There is still quite a lot of noise on the scatter plots, mostly because we are plotting many years at once. Let's limit ourselves to the most recent year in the data. Notice how we must now use the vars keyword to specify the variables we want to plot. It does not make sense to plot the year variable since it no longer varies. We will limit the plot to the three remaining numerical variables.

In [ ]:
sns.pairplot(df[df['year'] >= 2000], vars = ['life_exp', 'log_pop', 'log_gdp_per_cap'], 
             hue = 'continent', diag_kind = 'kde', plot_kws = {'alpha': 0.6, 's': 80, 'edgecolor': 'k'}, size = 4);
plt.suptitle('Pair Plot of Socioeconomic Data for 2000-2007', size = 28);

More Customization with sns.PairGrid

When the options offered by pairplot are not enough, we can move on to more powerful PairGrid. This allows us to define our own functions to map to the lower and upper triangles and the diagonal. For example, we might want a plot that instead of showing two instaces of the scatter plots, shows the Pearson Correlation coefficient (a measure of a linear trend) on one of the triangles. To do this, we can just write a function to calculate the statistic and then map it to the appropriate part of the plot.

First, we will show the basic usage of sns.PairGrid. Here, we map a scatter plot to the upper triangle, a density plot to the diagonal, and a 2D density plot to the lower triangle. PairGrid is a class and not a function, which means that we need to create an instance and then use methods of that instance to build a plot. Then, after we have added all the methods to the instance, we can show the resulting plot.

In [ ]:
# Create an instance of the PairGrid class.
grid = sns.PairGrid(data= df[df['year'] == 2007],
                    vars = ['life_exp', 'log_pop', 'log_gdp_per_cap'], size = 4)

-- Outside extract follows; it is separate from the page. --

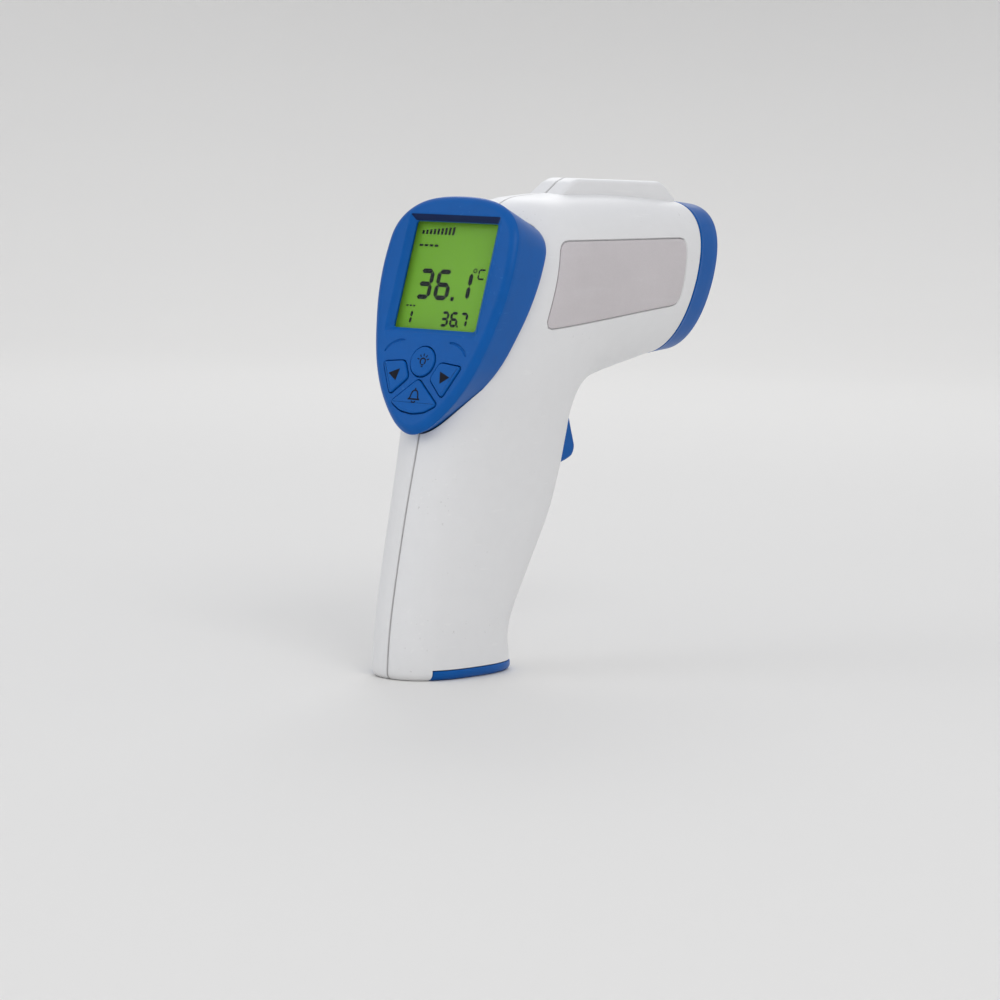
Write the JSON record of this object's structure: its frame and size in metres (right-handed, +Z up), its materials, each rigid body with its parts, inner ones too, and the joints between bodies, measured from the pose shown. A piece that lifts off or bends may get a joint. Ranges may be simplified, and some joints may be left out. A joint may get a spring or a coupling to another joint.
{
  "type": "infrared forehead thermometer",
  "caption": "Hand-held non-contact thermometer gun with a tilted display, push keys, trigger, sensor nozzle and a battery grip.",
  "frame": {"origin": "on the ground under the middle of the bounding box, with the thermometer standing on the foot of its grip", "axes": "+Z up, +Y the way the nozzle looks, +X to the user's right"},
  "size_m": [0.05, 0.1359, 0.1466],
  "materials": {
    "housing_left": "smooth satin white ABS",
    "housing_right": "smooth satin white ABS",
    "display_bezel": "satin blue ABS",
    "side_label_left": "grey inlaid plate",
    "side_label_right": "grey inlaid plate",
    "lcd_window": "clear acrylic lens",
    "lcd_glass": "liquid crystal cell, yellow green",
    "lcd_backlight": "diffusing light guide",
    "lcd_frame": "natural ABS carrier",
    "zebra_strip": "layered elastomer connector",
    "main_board": "solder-masked glass epoxy",
    "main_chip": "moulded black plastic",
    "key_mat": "silicone rubber",
    "button_light": "satin blue ABS",
    "button_left": "satin blue ABS",
    "button_right": "satin blue ABS",
    "button_sound": "satin blue ABS",
    "buzzer": "moulded black plastic",
    "nozzle_cap": "satin blue ABS",
    "sensor_cone": "polished horn",
    "sensor_sleeve": "moulded black plastic",
    "thermopile_can": "nickel-plated can",
    "sensor_board": "solder-masked glass epoxy",
    "sensor_cable": "insulated flat lead",
    "trigger": "satin blue ABS",
    "trigger_pin": "plated steel",
    "trigger_spring": "plated steel",
    "trigger_switch": "moulded black plastic",
    "switch_plunger": "moulded plunger",
    "switch_board": "solder-masked glass epoxy",
    "switch_cable": "insulated lead",
    "battery_tray": "moulded black plastic",
    "battery_1": "printed sleeve, copper and black",
    "battery_2": "printed sleeve, copper and black",
    "contact_plus": "plated steel",
    "contact_minus": "plated steel",
    "contact_bridge": "plated steel",
    "battery_door": "satin blue ABS",
    "wire_red": "PVC insulation",
    "wire_black": "PVC insulation",
    "housing_screw_1": "plated steel",
    "housing_screw_2": "plated steel",
    "housing_screw_3": "plated steel",
    "housing_screw_4": "plated steel",
    "housing_screw_5": "plated steel",
    "board_screw_1": "plated steel",
    "board_screw_2": "plated steel",
    "board_screw_3": "plated steel",
    "board_screw_4": "plated steel"
  },
  "bodies": {
    "main": {"housing_left": "housing_left", "housing_right": "housing_right", "display_bezel": "display_bezel", "side_label_left": "side_label_left", "side_label_right": "side_label_right", "lcd_window": "lcd_window", "lcd_glass": "lcd_glass", "lcd_backlight": "lcd_backlight", "lcd_frame": "lcd_frame", "zebra_strip": "zebra_strip", "main_board": "main_board", "main_chip": "main_chip", "key_mat": "key_mat", "buzzer": "buzzer", "nozzle_cap": "nozzle_cap", "sensor_cone": "sensor_cone", "sensor_sleeve": "sensor_sleeve", "thermopile_can": "thermopile_can", "sensor_board": "sensor_board", "sensor_cable": "sensor_cable", "trigger_pin": "trigger_pin", "trigger_spring": "trigger_spring", "trigger_switch": "trigger_switch", "switch_board": "switch_board", "switch_cable": "switch_cable", "battery_tray": "battery_tray", "battery_1": "battery_1", "battery_2": "battery_2", "contact_plus": "contact_plus", "contact_minus": "contact_minus", "wire_red": "wire_red", "wire_black": "wire_black", "housing_screw_1": "housing_screw_1", "housing_screw_2": "housing_screw_2", "housing_screw_3": "housing_screw_3", "housing_screw_4": "housing_screw_4", "housing_screw_5": "housing_screw_5", "board_screw_1": "board_screw_1", "board_screw_2": "board_screw_2", "board_screw_3": "board_screw_3", "board_screw_4": "board_screw_4"},
    "trigger_arm": {"trigger": "trigger"},
    "plunger": {"switch_plunger": "switch_plunger"},
    "door": {"battery_door": "battery_door", "contact_bridge": "contact_bridge"},
    "button_light_key": {"button_light": "button_light"},
    "button_left_key": {"button_left": "button_left"},
    "button_right_key": {"button_right": "button_right"},
    "button_sound_key": {"button_sound": "button_sound"}
  },
  "joints": [
    {"name": "trigger_pull", "type": "hinge", "parent": "main", "child": "trigger_arm", "pos_m": [0, -0.001, 0.0795], "axis": [-1, 0, 0], "range_deg": [0, 7], "stiffness_Nm_per_rad": 0.25, "springref_deg": -5.73},
    {"name": "plunger_push", "type": "slide", "parent": "main", "child": "plunger", "axis": [0, -1, 0], "range_m": [0, 0.0017]},
    {"name": "door_open", "type": "hinge", "parent": "main", "child": "door", "pos_m": [0, -0.0602, 0.0005], "axis": [-1, 0, 0], "range_deg": [0, 95]},
    {"name": "button_light_press", "type": "slide", "parent": "main", "child": "button_light_key", "axis": [0, 0.9563, -0.2924], "range_m": [0, 0.0008], "stiffness_N_per_m": 1200, "springref_m": -0.0004},
    {"name": "button_left_press", "type": "slide", "parent": "main", "child": "button_left_key", "axis": [0, 0.9563, -0.2924], "range_m": [0, 0.0008], "stiffness_N_per_m": 1200, "springref_m": -0.0004},
    {"name": "button_right_press", "type": "slide", "parent": "main", "child": "button_right_key", "axis": [0, 0.9563, -0.2924], "range_m": [0, 0.0008], "stiffness_N_per_m": 1200, "springref_m": -0.0004},
    {"name": "button_sound_press", "type": "slide", "parent": "main", "child": "button_sound_key", "axis": [0, 0.9563, -0.2924], "range_m": [0, 0.0008], "stiffness_N_per_m": 1200, "springref_m": -0.0004}
  ],
  "couplings": [
    {"joint": "plunger_push", "follows": "trigger_pull", "m_per_rad": 0.0135}
  ]
}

# Map different plots to different sections
grid = grid.map_upper(plt.scatter, color = 'darkred')
grid = grid.map_lower(sns.kdeplot, cmap = 'Reds')
grid = grid.map_diag(plt.hist, bins = 10, color = 'darkred', edgecolor = 'k');

Now that we see how to map different functions to the different elements, we can write out own function to put on the plot. We'll use a simple function to show the correlation coffiecients on the scatterplot. (Thanks to this Stack Overflow answer for help on how to write a custom function and map it onto the plot).

In [ ]:
# Function to calculate correlation coefficient between two arrays
def corr(x, y, **kwargs):
    
    # Calculate the value
    coef = np.corrcoef(x, y)[0][1]
    # Make the label
    label = r'$rho$ = ' + str(round(coef, 2))
    
    # Add the label to the plot
    ax = plt.gca()
    ax.annotate(label, xy = (0.2, 0.95), size = 20, xycoords = ax.transAxes)
    
# Create a pair grid instance
grid = sns.PairGrid(data= df[df['year'] == 2007],
                    vars = ['life_exp', 'log_pop', 'log_gdp_per_cap'], size = 4)

# Map the plots to the locations
grid = grid.map_upper(plt.scatter, color = 'darkred')
grid = grid.map_upper(corr)
grid = grid.map_lower(sns.kdeplot, cmap = 'Reds')
grid = grid.map_diag(plt.hist, bins = 10, edgecolor =  'k', color = 'darkred');

We can map any function we would like to any of the areas. For example, maybe we would like to show the summary stats on the diagonal.

In [ ]:
# Define a summary function
def summary(x, **kwargs):
    # Convert to a pandas series
    x = pd.Series(x)
    
    # Get stats for the series
    label = x.describe()[['mean', 'std', 'min', '50%', 'max']]
    
    # Convert from log to regular scale
    # Adjust the column names for presentation
    if label.name == 'log_pop':
        label = 10 ** label
        label.name = 'pop stats'
    elif label.name == 'log_gdp_per_cap':
        label = 10 ** label
        label.name = 'gdp_per_cap stats'
    else:
        label.name = 'life_exp stats'
       
    # Round the labels for presentation
    label = label.round()
    ax = plt.gca()
    ax.set_axis_off()
    print(label)
    # Add the labels to the plot
    #ax.annotate(pd.DataFrame(label),xy = (0.1, 0.2), size = 20, xycoords = ax.transAxes)    
    

# Create a pair grid instance
grid = sns.PairGrid(data= df[df['year'] == 2007],
                    vars = ['life_exp', 'log_pop', 'log_gdp_per_cap'], size = 4)

# Fill in the mappings
grid = grid.map_upper(plt.scatter, color = 'darkred')
grid = grid.map_upper(corr)
grid = grid.map_lower(sns.kdeplot, cmap = 'Reds')
grid = grid.map_diag(summary);

We can extend this however we like in order to investigate the data. For most use cases, the sns.pairplot function will do everything we require, but if we need the extra options, we can always use the more powerful sns.PairGrid. Pair plots are a great method to get a first look at a dataset, and seaborn has extensive capabilities for producing these figures!